Amanda Hilliam

Amanda Hilliam

David and Julie Tobey Fellow
Mute Eloquence: Drapery in Italian Drawings 1420-1540
2021-2022 (September-December)
Hilliam, Amanda


Amanda Hilliam is an art historian with particular interests in the relationship between art making and theory, period viewing practices, and the visual as a form of knowledge. She received her PhD in 2020 after holding a Collaborative Doctoral Award at London’s National Gallery and Oxford Brookes University. Her thesis examined pictorial and material interplay in the work of Carlo Crivelli, and its devotional efficacy among Crivelli’s audiences in the Marche. This research informs her monograph, forthcoming with Reaktion Books, and an exhibition at Ikon Gallery, Birmingham, with a complementary display at the National Gallery. In 2018/19 she held a predoctoral position in the Prints and Drawings department at the National Gallery of Art, Washington DC. She is an Associate Lecturer at the Courtauld.


Project Summary

Italian Renaissance drawings record a deep concern with the arrangement of drapery.
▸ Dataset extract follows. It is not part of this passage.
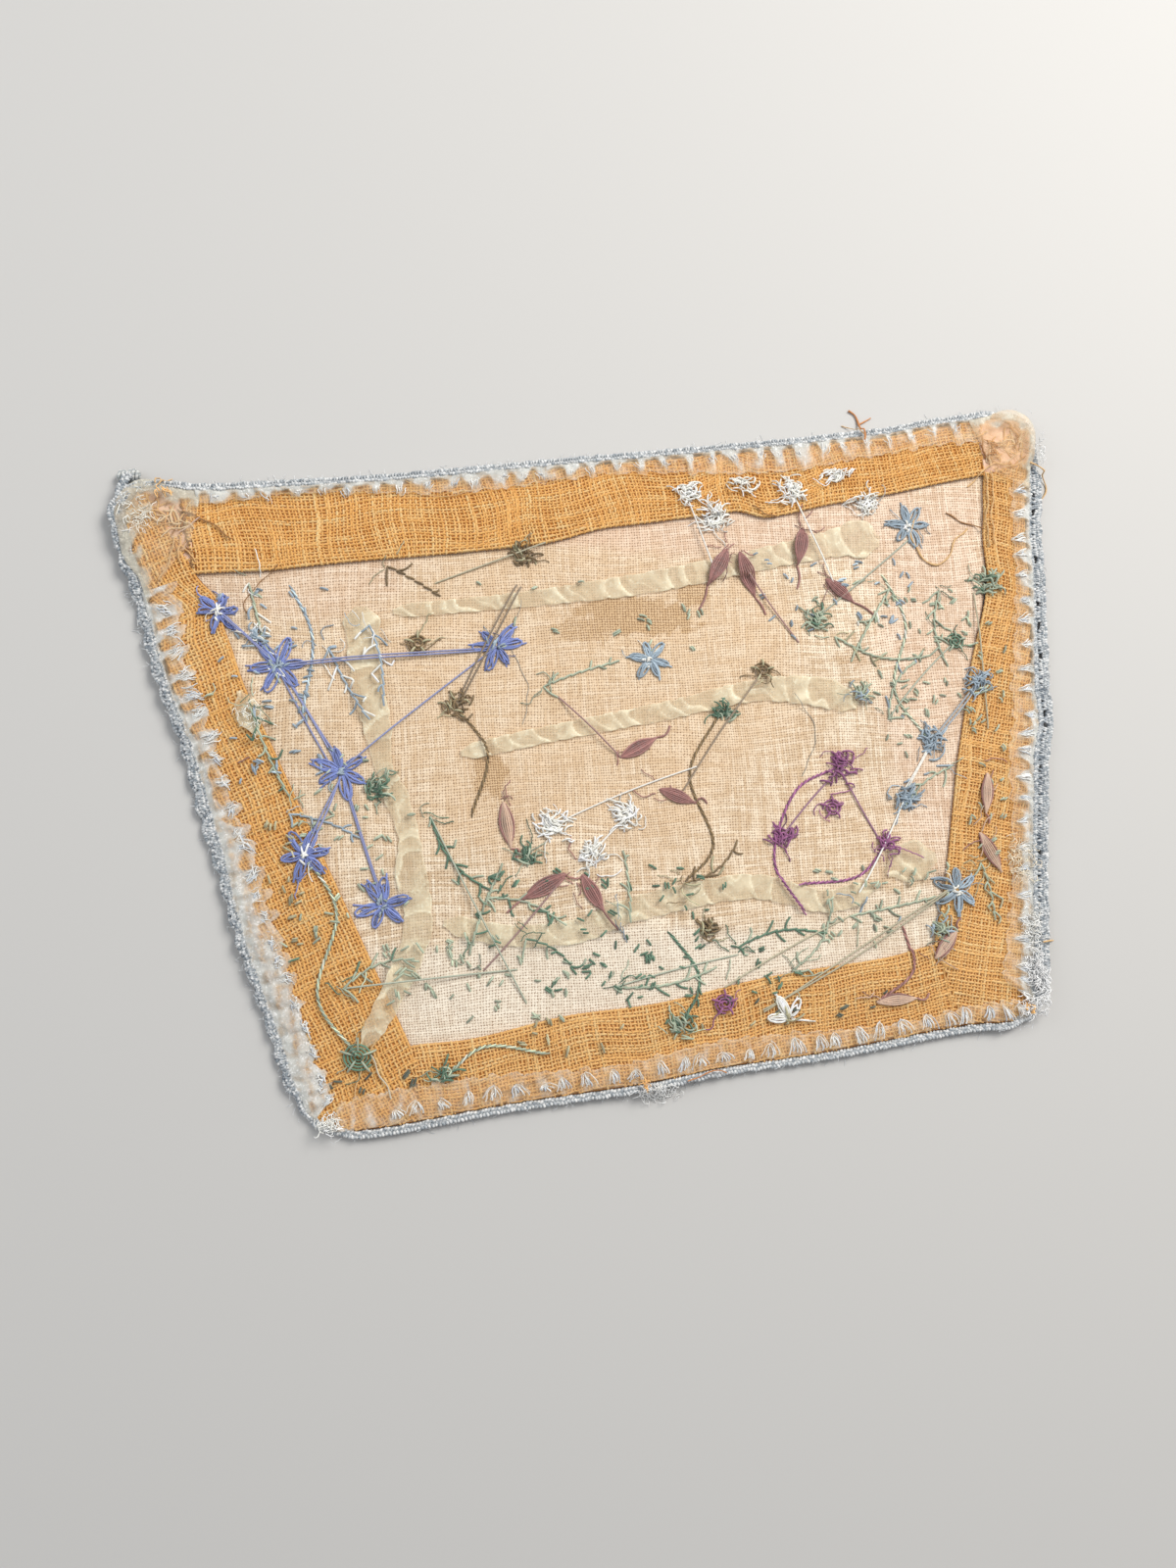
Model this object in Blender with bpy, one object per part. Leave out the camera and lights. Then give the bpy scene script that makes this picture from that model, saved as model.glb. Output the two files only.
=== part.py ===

This project will approach the drapery study as more than simply a stage in the preparatory process, or a Morellian index of authorship, but as a vehicle for the discovery of poetic expression. Through veiling and unveiling the body, through catching wind, water and light, and through linking distinct compositional entities, drapery can assist in the generation of meaning. As a form of non-textual knowledge, drapery will be shown to possess what is here termed a mute eloquence, which artists harnessed through drawing to produce persuasive images. Clothing was often described as a rhetorical device among humanist circles of the fifteenth and early sixteenth centuries in Italy. Considered in relation to this cultural setting, the research will enable an understanding of how the activity of drawing drapery shaped both an artist’s style and the communicative potential of their work. Close physical examination of specific sheets will reveal how artists manipulated their materials to produce calculated visual effects, which were often tempered in finished works of art. Case studies will comprise a range of drawings by artists active between 1420 and 1540 for whom drapery was a central concern, including Parri Spinelli, Stefano da Verona, Mantegna and Parmigianino.